Русские евреи. Фильм третий. После 1948 года
Леонид Парфенов
Россия, 2017
В одном жутком фильме с участием Тильды Суинтон сын ее героини, коллекционирующий диски с вирусами, на вопрос белой от гнева матери: «В чем смысл?» отвечает, не отрывая глаз от монитора: «Нет смысла. В этом смысл».
Фильм «Русские евреи» совсем не жуткий. Он бодрый, по темпераменту, формату нарезки и широте спектра — от судеб мира до розовых тапочек — напоминает «Намедни», только присыпанную еврейским пер(е)цом. Жутковаты разве что игровые интермедии. Разговор анимированных фотографий Брежнева и Андропова. Доходчивая инсценировка убийства Михоэлса. Сценки с ходульной семьей, питающей страсть к чтению вслух советских газет. Последние сродни голограммам в Еврейском музее — близнеце фильма не только по склонности к развлекательным технологиям, но и по типу отбора (арте)фактов: побольше разного и знаменитого, даже если к еврейству это имеет лишь формальное отношение. В музее многих смущал танк (сконструированный евреем) и самолет (на котором летали еврейки) — экспонаты впечатляющие, но вроде как лишенные еврейской души. В фильме удивляет изрядная продолжительность сюжета про Синявского — только на основании его еврейского псевдонима.
Итак, фильм наш велик и обилен, но. Но вопрос: «А смысл?» висит над экраном.
Если смысла нет, стоит его придумать. Или откуда‑нибудь почерпнуть концепцию советской еврейской истории, которая придала бы смысл этому калейдоскопу шахматистов, аферистов и юмористов, сочинителей и исполнителей, поэтов и переводчиков, физиков и лириков, который пока что не сообщает нам ничего, кроме факта их существования.
На самом деле, и почерпнуть неоткуда.

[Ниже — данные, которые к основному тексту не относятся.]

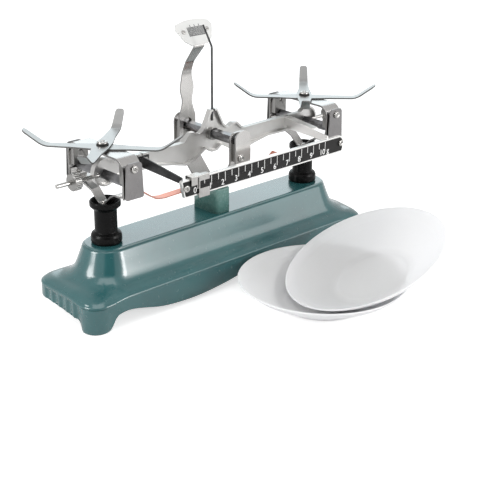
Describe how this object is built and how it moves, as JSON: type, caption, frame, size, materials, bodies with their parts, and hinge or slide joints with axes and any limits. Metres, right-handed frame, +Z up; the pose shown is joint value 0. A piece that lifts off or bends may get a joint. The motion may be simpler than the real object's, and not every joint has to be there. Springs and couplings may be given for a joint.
{
  "type": "laboratory pan balance",
  "caption": "Equal-arm table balance with a low enamelled base, knife-edge beam, rider bar, pointer and plate, two pan carriers and two loose white pans stacked in front",
  "frame": {"origin": "on the table, midway between the two posts and straight below the edge of the centre knife", "axes": "+X along the beam towards the ten-gram end of the rider bar, +Y to the back where the index strip stands, +Z up"},
  "size_m": [0.3139, 0.2418, 0.2129],
  "materials": {
    "teal_enamel": "glossy teal stove enamel over a casting",
    "pillar_enamel": "glossy grey green enamel",
    "black_finish": "satin black",
    "nickel_sheet": "nickel plated sheet, fine drawn grain",
    "dark_steel": "darkened hard steel",
    "steel_blocks": "machined steel",
    "bright_screws": "bright nickel plating",
    "white_plate": "white paint with a black printed scale",
    "copper": "bare copper, lightly tarnished",
    "beam_metal": "satin pressed metal",
    "brass": "turned brass",
    "pointer_steel": "drawn steel",
    "scale_black": "black paint with white marks",
    "rider_chrome": "bright plating",
    "nut_steel": "knurled steel",
    "strip_aluminium": "satin aluminium",
    "black_fibre": "black fibre",
    "pan_white": "milk-white translucent plastic"
  },
  "bodies": {
    "base": {"base_casting": "teal_enamel", "left_post": "black_finish", "right_post": "black_finish", "post_ring_nuts": "steel_blocks", "central_pillar": "pillar_enamel", "pillar_bolts": "bright_screws", "fulcrum_fork": "nickel_sheet", "fulcrum_bearings": "steel_blocks", "fulcrum_covers": "nickel_sheet", "fulcrum_cover_screws": "bright_screws", "index_strip": "nickel_sheet", "index_plate": "white_plate", "index_screws": "bright_screws", "copper_strip": "copper", "copper_strip_screws": "bright_screws", "lever_bracket": "steel_blocks", "lever_pivot_pin": "bright_screws"},
    "beam": {"beam_plate": "beam_metal", "centre_knife": "dark_steel", "centre_knife_collar": "brass", "left_end_knife": "dark_steel", "right_end_knife": "dark_steel", "pointer": "pointer_steel", "left_rider_arm": "dark_steel", "right_rider_arm": "nickel_sheet", "rider_arm_rivets": "bright_screws", "rider_bar": "nickel_sheet", "rider_scale_face": "scale_black", "rider_bar_screws": "bright_screws", "left_balance_screw": "bright_screws", "right_balance_screw": "bright_screws"},
    "left_hanger": {"left_hanger_bridge": "nickel_sheet", "left_hanger_bearings": "steel_blocks", "left_hanger_covers": "nickel_sheet", "left_hanger_screws": "bright_screws", "left_hanger_yoke": "nickel_sheet", "left_yoke_rivets": "bright_screws", "left_stem": "bright_screws", "left_lower_pan_strip": "strip_aluminium", "left_upper_pan_strip": "strip_aluminium", "left_pan_washer": "black_fibre", "left_pan_screw": "bright_screws"},
    "right_hanger": {"right_hanger_bridge": "nickel_sheet", "right_hanger_bearings": "steel_blocks", "right_hanger_covers": "nickel_sheet", "right_hanger_screws": "bright_screws", "right_hanger_yoke": "nickel_sheet", "right_yoke_rivets": "bright_screws", "right_stem": "bright_screws", "right_lower_pan_strip": "strip_aluminium", "right_upper_pan_strip": "strip_aluminium", "right_pan_washer": "black_fibre", "right_pan_screw": "bright_screws"},
    "lower_lever": {"lower_lever": "steel_blocks", "lever_end_pins": "bright_screws"},
    "rider": {"rider": "rider_chrome"},
    "left_nut": {"left_balance_nut": "nut_steel"},
    "right_nut": {"right_balance_nut": "nut_steel"},
    "lower_pan": {"lower_pan": "pan_white"},
    "upper_pan": {"upper_pan": "pan_white"}
  },
  "joints": [
    {"name": "beam_tilt", "type": "hinge", "parent": "base", "child": "beam", "pos_m": [0, 0, 0.1185], "axis": [0, 1, 0], "range_deg": [-1.8, 1.8]},
    {"name": "left_carrier_swing", "type": "hinge", "parent": "beam", "child": "left_hanger", "pos_m": [-0.11, 0, 0.1165], "axis": [0, 1, 0], "range_deg": [-1.8, 1.8]},
    {"name": "right_carrier_swing", "type": "hinge", "parent": "beam", "child": "right_hanger", "pos_m": [0.11, 0, 0.1165], "axis": [0, 1, 0], "range_deg": [-1.8, 1.8]},
    {"name": "lower_lever_tilt", "type": "hinge", "parent": "base", "child": "lower_lever", "pos_m": [0, 0, 0.034], "axis": [0, 1, 0], "range_deg": [-1.8, 1.8]},
    {"name": "rider_slide", "type": "slide", "parent": "beam", "child": "rider", "axis": [1, 0, 0], "range_m": [0, 0.1419]},
    {"name": "left_nut_travel", "type": "slide", "parent": "beam", "child": "left_nut", "axis": [1, 0, 0], "range_m": [-0.01, 0.01]},
    {"name": "right_nut_travel", "type": "slide", "parent": "beam", "child": "right_nut", "axis": [1, 0, 0], "range_m": [-0.01, 0.006]},
    {"name": "lower_pan_lift", "type": "slide", "parent": "base", "child": "lower_pan", "axis": [0, 0, 1], "range_m": [0, 0.05]},
    {"name": "upper_pan_lift", "type": "slide", "parent": "lower_pan", "child": "upper_pan", "axis": [0, 0, 1], "range_m": [0, 0.05]}
  ],
  "couplings": [
    {"joint": "left_carrier_swing", "follows": "beam_tilt", "ratio": -1},
    {"joint": "right_carrier_swing", "follows": "beam_tilt", "ratio": -1},
    {"joint": "lower_lever_tilt", "follows": "beam_tilt", "ratio": 1}
  ]
}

Никто не видит в этой истории смысла. Даже сладкоголосый Юрий Слезкин, описавший ее как абсолютный success‑story, заканчивает за упокой: советский выбор потомков Тевье‑молочника оказался ошибкой, которую они сами признали (а их потомки подтвердили массовой эмиграцией и стремлением отряхнуть советский прах со своих ног и влиться табулой расой в другие ряды) и наказаны за нее забвением.
Нынешние попытки еврейской гордости — тот же Еврейский музей — ущербны отсутствием преемственности. Блестящая история советского еврейства закончилась стремительной эмиграцией, а носители подлинной советской еврейской идентичности сгинули вместе с Давидом Драгунским и Ароном Вергелисом, хуже того — ошельмованы как коллаборационисты или действительно забыты.
Пригодного прошлого не получается, и странно было бы ожидать от этого фильма, что он откроет нам смысл.
Такая задача и не ставилась. Автор подчеркивает: фильм не для евреев, а для условных «русских» — про евреев. Не что советские евреи для нынешних, а что они для русских. «Двести лет вместе», только по‑другому. Про то же отчасти и музей. Поэтому танк и самолет.
Ремарки насчет «вместе» по фильму разбросаны. Еврей Высоцкий создает типично русские образы — солдата и алкоголика. Еврейка Плисецкая — сильная женщина и потому олицетворение самой России. Еврей Бродский пишет оду русскому полководцу в соответствии с русским поэтическим каноном. Еврей Мень крестит русско‑еврейскую интеллигенцию.
Великий испанский историк культуры Америко Кастро писал, что евреи были «плющом и одновременно стволом» испанской истории. Из фильма очевидно, что советские евреи были плющом русской культуры — принимали православие и считали себя русскими поэтами. Утверждает ли фильм, что они были также и стволом советской истории? Что без евреев не возникло бы бардовской песни и КВН, блатной фени и теневой экономики, русский читатель не познакомился бы с мировой литературой, не было бы бомбы, балета, шахмат и диссидентов. Что бы осталось от СССР — одни matryoshkas?
Нет, пожалуй, автор этого не утверждает. А на случай, если показалось, в самом конце с нарочитой решительностью отрубает: с падением советской власти, мол, закончились и анекдоты, и антисемитизм и, надо понимать, вся советская еврейская формация с ее успехами и свершениями. Иначе Леонид Парфенов не только не создал бы для российских евреев пригодного прошлого, но и создал бы для российских русских прошлое совершенно непригодное.